◆ EXERCISE GOAL:
Write out the whole listing again, exactly.

◆ RECORDED DATA:
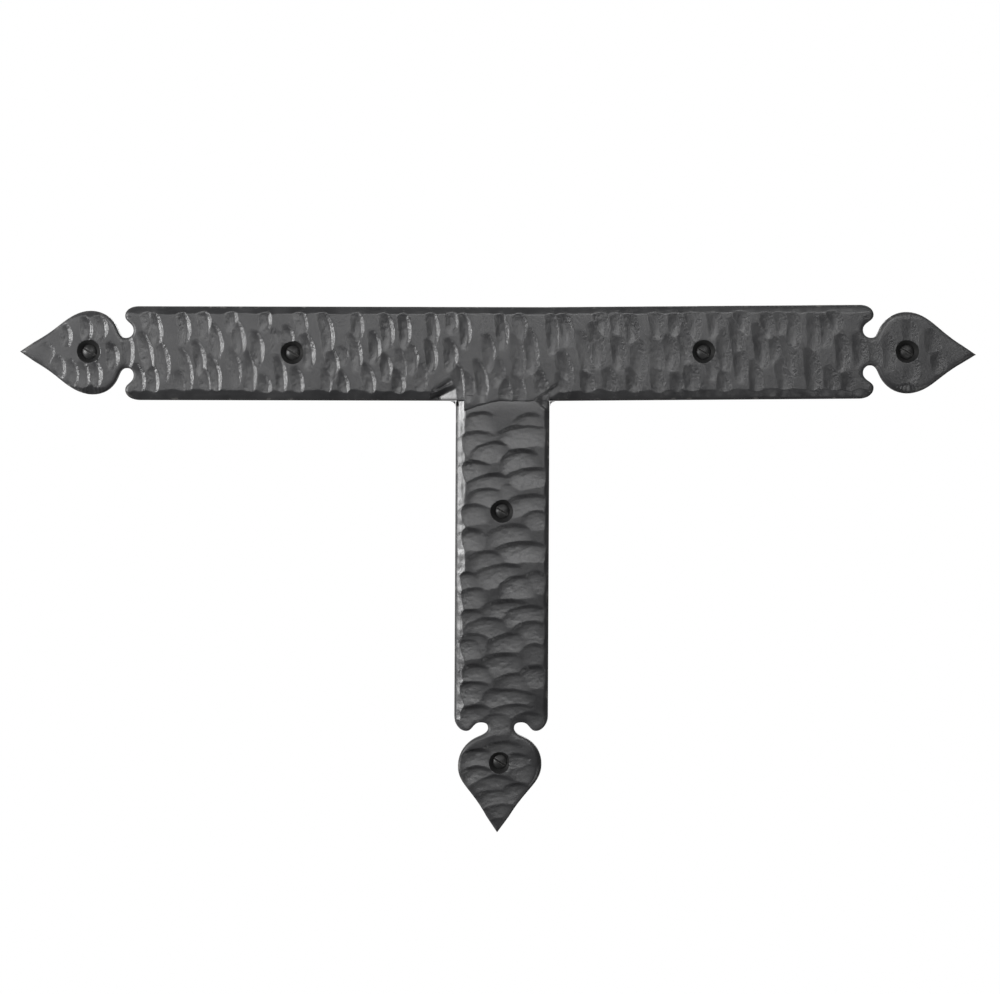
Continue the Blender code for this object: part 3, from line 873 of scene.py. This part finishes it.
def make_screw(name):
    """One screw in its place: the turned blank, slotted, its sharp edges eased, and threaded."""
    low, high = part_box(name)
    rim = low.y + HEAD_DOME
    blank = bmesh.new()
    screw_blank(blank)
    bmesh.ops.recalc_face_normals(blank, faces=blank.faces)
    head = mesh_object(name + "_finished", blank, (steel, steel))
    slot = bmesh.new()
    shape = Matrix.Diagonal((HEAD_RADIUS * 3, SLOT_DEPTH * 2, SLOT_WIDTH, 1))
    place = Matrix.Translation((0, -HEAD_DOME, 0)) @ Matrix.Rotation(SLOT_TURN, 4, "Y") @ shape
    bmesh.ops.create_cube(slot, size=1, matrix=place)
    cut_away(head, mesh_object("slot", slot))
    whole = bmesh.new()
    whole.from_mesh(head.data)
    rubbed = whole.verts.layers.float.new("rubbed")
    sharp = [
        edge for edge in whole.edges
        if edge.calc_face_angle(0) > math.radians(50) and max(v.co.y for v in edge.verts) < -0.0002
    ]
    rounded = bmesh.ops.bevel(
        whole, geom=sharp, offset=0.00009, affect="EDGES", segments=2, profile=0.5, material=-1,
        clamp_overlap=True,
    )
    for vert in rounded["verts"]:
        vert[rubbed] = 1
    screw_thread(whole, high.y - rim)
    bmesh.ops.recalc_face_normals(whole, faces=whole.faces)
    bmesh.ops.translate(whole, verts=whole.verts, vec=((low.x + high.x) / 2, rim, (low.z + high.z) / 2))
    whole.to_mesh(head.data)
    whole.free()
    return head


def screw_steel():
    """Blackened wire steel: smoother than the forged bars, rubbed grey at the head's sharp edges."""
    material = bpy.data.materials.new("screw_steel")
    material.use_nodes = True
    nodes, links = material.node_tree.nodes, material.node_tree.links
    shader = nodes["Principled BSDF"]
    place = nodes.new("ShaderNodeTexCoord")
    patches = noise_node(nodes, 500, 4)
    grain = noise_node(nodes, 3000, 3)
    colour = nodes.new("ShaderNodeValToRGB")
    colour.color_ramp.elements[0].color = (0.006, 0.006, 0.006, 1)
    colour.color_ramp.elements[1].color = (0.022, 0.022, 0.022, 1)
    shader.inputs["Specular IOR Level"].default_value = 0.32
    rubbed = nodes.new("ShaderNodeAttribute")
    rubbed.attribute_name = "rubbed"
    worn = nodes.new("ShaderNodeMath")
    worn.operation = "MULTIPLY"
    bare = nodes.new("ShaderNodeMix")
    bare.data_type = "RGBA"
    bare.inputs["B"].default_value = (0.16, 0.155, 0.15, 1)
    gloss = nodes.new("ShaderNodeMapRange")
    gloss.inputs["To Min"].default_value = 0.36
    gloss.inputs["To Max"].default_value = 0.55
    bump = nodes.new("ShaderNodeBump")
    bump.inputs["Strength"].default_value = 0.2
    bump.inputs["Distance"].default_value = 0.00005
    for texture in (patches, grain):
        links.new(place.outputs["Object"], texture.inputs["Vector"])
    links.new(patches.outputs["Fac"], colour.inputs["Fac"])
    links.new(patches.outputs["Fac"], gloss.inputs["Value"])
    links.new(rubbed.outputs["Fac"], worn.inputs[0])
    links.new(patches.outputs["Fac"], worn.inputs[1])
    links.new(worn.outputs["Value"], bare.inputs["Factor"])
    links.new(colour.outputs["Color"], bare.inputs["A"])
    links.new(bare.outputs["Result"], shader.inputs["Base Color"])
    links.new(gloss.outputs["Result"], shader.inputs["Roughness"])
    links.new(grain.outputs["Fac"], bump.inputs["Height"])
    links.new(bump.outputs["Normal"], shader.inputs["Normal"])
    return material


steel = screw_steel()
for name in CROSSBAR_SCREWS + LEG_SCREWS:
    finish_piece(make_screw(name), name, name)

◆ SOLVED EXERCISE:
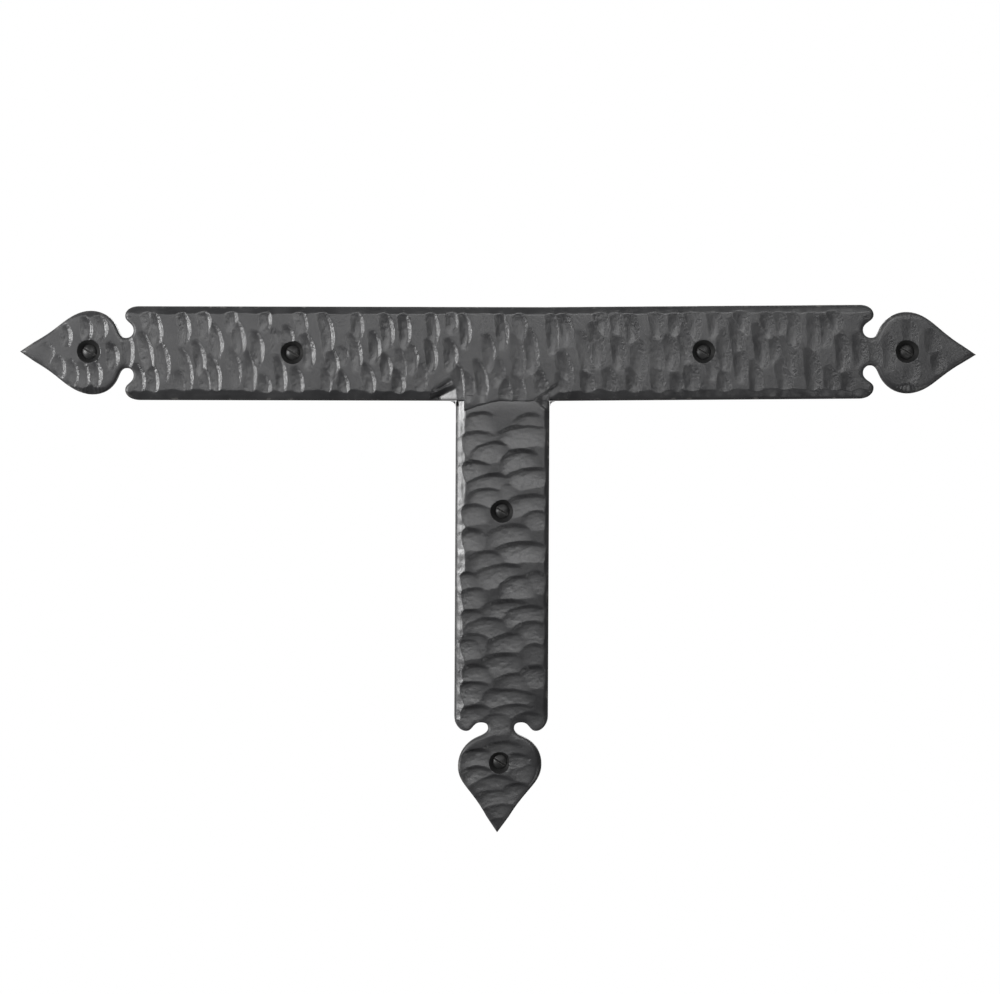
Continue the Blender code for this object: part 3, from line 873 of scene.py. This part finishes it.
def make_screw(name):
    """One screw in its place: the turned blank, slotted, its sharp edges eased, and threaded."""
    low, high = part_box(name)
    rim = low.y + HEAD_DOME
    blank = bmesh.new()
    screw_blank(blank)
    bmesh.ops.recalc_face_normals(blank, faces=blank.faces)
    head = mesh_object(name + "_finished", blank, (steel, steel))
    slot = bmesh.new()
    shape = Matrix.Diagonal((HEAD_RADIUS * 3, SLOT_DEPTH * 2, SLOT_WIDTH, 1))
    place = Matrix.Translation((0, -HEAD_DOME, 0)) @ Matrix.Rotation(SLOT_TURN, 4, "Y") @ shape
    bmesh.ops.create_cube(slot, size=1, matrix=place)
    cut_away(head, mesh_object("slot", slot))
    whole = bmesh.new()
    whole.from_mesh(head.data)
    rubbed = whole.verts.layers.float.new("rubbed")
    sharp = [
        edge for edge in whole.edges
        if edge.calc_face_angle(0) > math.radians(50) and max(v.co.y for v in edge.verts) < -0.0002
    ]
    rounded = bmesh.ops.bevel(
        whole, geom=sharp, offset=0.00009, affect="EDGES", segments=2, profile=0.5, material=-1,
        clamp_overlap=True,
    )
    for vert in rounded["verts"]:
        vert[rubbed] = 1
    screw_thread(whole, high.y - rim)
    bmesh.ops.recalc_face_normals(whole, faces=whole.faces)
    bmesh.ops.translate(whole, verts=whole.verts, vec=((low.x + high.x) / 2, rim, (low.z + high.z) / 2))
    whole.to_mesh(head.data)
    whole.free()
    return head


def screw_steel():
    """Blackened wire steel: smoother than the forged bars, rubbed grey at the head's sharp edges."""
    material = bpy.data.materials.new("screw_steel")
    material.use_nodes = True
    nodes, links = material.node_tree.nodes, material.node_tree.links
    shader = nodes["Principled BSDF"]
    place = nodes.new("ShaderNodeTexCoord")
    patches = noise_node(nodes, 500, 4)
    grain = noise_node(nodes, 3000, 3)
    colour = nodes.new("ShaderNodeValToRGB")
    colour.color_ramp.elements[0].color = (0.006, 0.006, 0.006, 1)
    colour.color_ramp.elements[1].color = (0.022, 0.022, 0.022, 1)
    shader.inputs["Specular IOR Level"].default_value = 0.32
    rubbed = nodes.new("ShaderNodeAttribute")
    rubbed.attribute_name = "rubbed"
    worn = nodes.new("ShaderNodeMath")
    worn.operation = "MULTIPLY"
    bare = nodes.new("ShaderNodeMix")
    bare.data_type = "RGBA"
    bare.inputs["B"].default_value = (0.16, 0.155, 0.15, 1)
    gloss = nodes.new("ShaderNodeMapRange")
    gloss.inputs["To Min"].default_value = 0.36
    gloss.inputs["To Max"].default_value = 0.55
    bump = nodes.new("ShaderNodeBump")
    bump.inputs["Strength"].default_value = 0.2
    bump.inputs["Distance"].default_value = 0.00005
    for texture in (patches, grain):
        links.new(place.outputs["Object"], texture.inputs["Vector"])
    links.new(patches.outputs["Fac"], colour.inputs["Fac"])
    links.new(patches.outputs["Fac"], gloss.inputs["Value"])
    links.new(rubbed.outputs["Fac"], worn.inputs[0])
    links.new(patches.outputs["Fac"], worn.inputs[1])
    links.new(worn.outputs["Value"], bare.inputs["Factor"])
    links.new(colour.outputs["Color"], bare.inputs["A"])
    links.new(bare.outputs["Result"], shader.inputs["Base Color"])
    links.new(gloss.outputs["Result"], shader.inputs["Roughness"])
    links.new(grain.outputs["Fac"], bump.inputs["Height"])
    links.new(bump.outputs["Normal"], shader.inputs["Normal"])
    return material


steel = screw_steel()
for name in CROSSBAR_SCREWS + LEG_SCREWS:
    finish_piece(make_screw(name), name, name)